Eight. Treat the prisoners more like animals than humans. The Vigils make the students perform tedious acts that remind the students that they are insignificant, less human and more animal.
Nine. Reinforce the prisoners’ helplessness by taking away their sense of time. We can’t say the Vigils have this much power.
Ten. Reinforce power by assigning arbitrary, meaningless tasks and gratuitous acts of humiliation. Look again to the Assignment in which a screwdriver is used to unscrew everything in one of the teachers’ rooms. The Goober does it without question, but then is overcome with guilt for the effect it has on the teacher who has a nervous breakdown.
Eleven. Establish the Principle of Learned Helplessness. Here we arrive at a terrifying insight of human psychology: The more helpless people become, the less sympathetic they become. To the contrary, they become more and more contemptible.
Part Two. In many ways the power the Vigils have over the students parallels the Stanford Experiment. What lessons were learned from the experiment?
One. Normal people can be radically transformed into instruments of evil under specific “institutional pressures” which pit an authority figure against a subservient.
Two. An abusive environment can create psychotic and sadistic behavior associated with PTSD, Post Traumatic Stress Disorder. Look what happens to Goober and perhaps Jerry.
Three. The mock prison environment is a metaphor for the abuse of power that can take place in a marriage, school, a job, and so on. An abusive spouse, teacher, administration, boss, co-workers, and so on can all create conditions analogous, perhaps to a lesser degree, to the Stanford Prison Experiment.

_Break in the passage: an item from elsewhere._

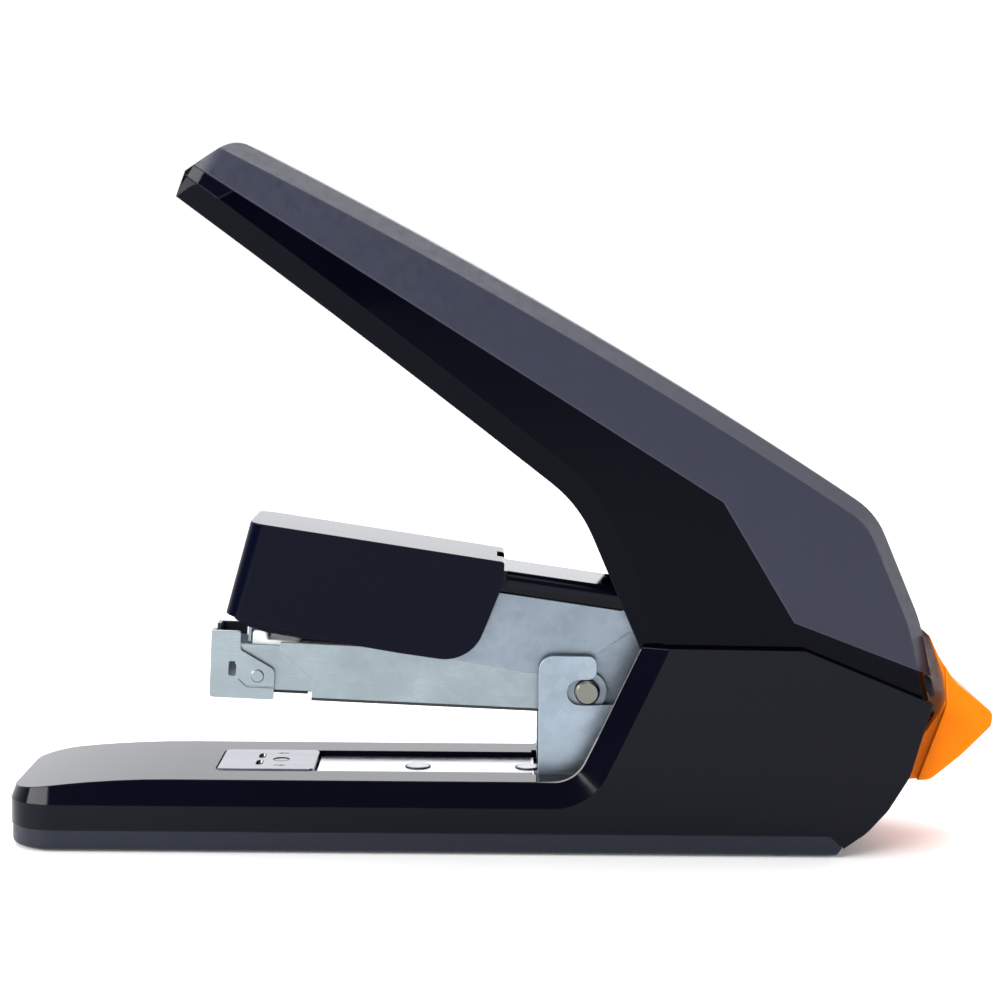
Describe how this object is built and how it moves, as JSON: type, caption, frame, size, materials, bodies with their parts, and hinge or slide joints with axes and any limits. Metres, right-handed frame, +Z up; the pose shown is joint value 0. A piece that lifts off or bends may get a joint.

Part Three. How is this dehumanization replicated at Trinity High? See above.
Three. 10 Signs of Tribalism Established by the Vigils
1. learn to create fear and intimidation to create power.
2. Learn to make the rules for popularity
3. Decide who will be the necessary pariahs; scapegoat an innocent victim to make your subjects prove their loyalty.
4. Develop an us vs. them mentality
5. Create a strict social hierarchy that must be followed
6. Master the art of humiliation and mockery.
7. Exercise social Darwinism in which the strong get stronger while the weak are despised.
8. Provincial: tied to your locale; suspicious of outsiders, strangers.
9. Resistant to change and new ideas. In other words, there is a high premium on ignorance.
10. Code of silence whereby you never rat on a high member of the tribe even if his or her behavior is morally bankrupts or has inflicted death or injury on an innocent victim.
11. Tribalism provides the three conditions for torture or inflicting violence against others: authority, routine, dehumanization or demonization.
Four. Analyze the sadistic dynamics between “captors and captives” in Chapters 5 and 6 with the Stanford Experiment. Consider the process of dehumanization.
1. Goober is less human and more like “Vigil bait.”
2. Archie prides himself on being able to “build a house next door,” come up with a quick solution for the Vigils, but he can’t find a solution to his own misery, his own personal sense that he’s lacking in humanity. He also feels a sense of “self-disgust,” especially when he’s performing an Assignment, interrogating a student.
3. The interrogating takes place in a windowless room with guards and a bare light bulb. It’s essentially a prison cell.
4. “Tell me why you’re here.” What does this establish? Who’s in charge, who’s got the power. Obedience.
5. Archie tells Goober the Assignment isn’t personal, which shows the depersonalization or dehumanization of the subject performing the Assignment.
6. The Goober passively accepts the Assignment. It is “doom,” something inescapable, no student has been able to fight against it.
7. In Chapter 6, Brother Leon takes delight in humiliating Bailey, one of his best students, by accusing him of being a cheater. The scene underscores the powerful and the powerless.
Part Five. One Way of Approaching the Essay Assignment (If I Were Writing It)
In my first page, I would write about a time I compromised my humanity by conforming to some unwritten law, like the time I fought Ron Reynolds because he had said something in PE that had insulted me. I wasn’t really mad, but punched him to “defend my honor,” then felt guilty afterwards.
In my second page, I’d argue that The Chocolate War is about the dehumanization that occurs from power, conformity, and blind obedience. In my body paragraphs I’d show how Jerry, Goober, Brother Leon, and Archie compromised their humanity through blind obedience and the worship of power. In the process, I’d compare these characters to the awful truths learned in the Milgram and Stanford Experiments.
Part Six. Journal Entry
Write about a personal experience you had where the abuse of power resulted in the loss of someone’s humanity. You could write about a bully, a cruel teacher who humiliates students, or some authority figure. Or you could write about how you exercised power in a way that you made feel regretful and guilty afterwards. You could use this anecdote for the first page of your essay.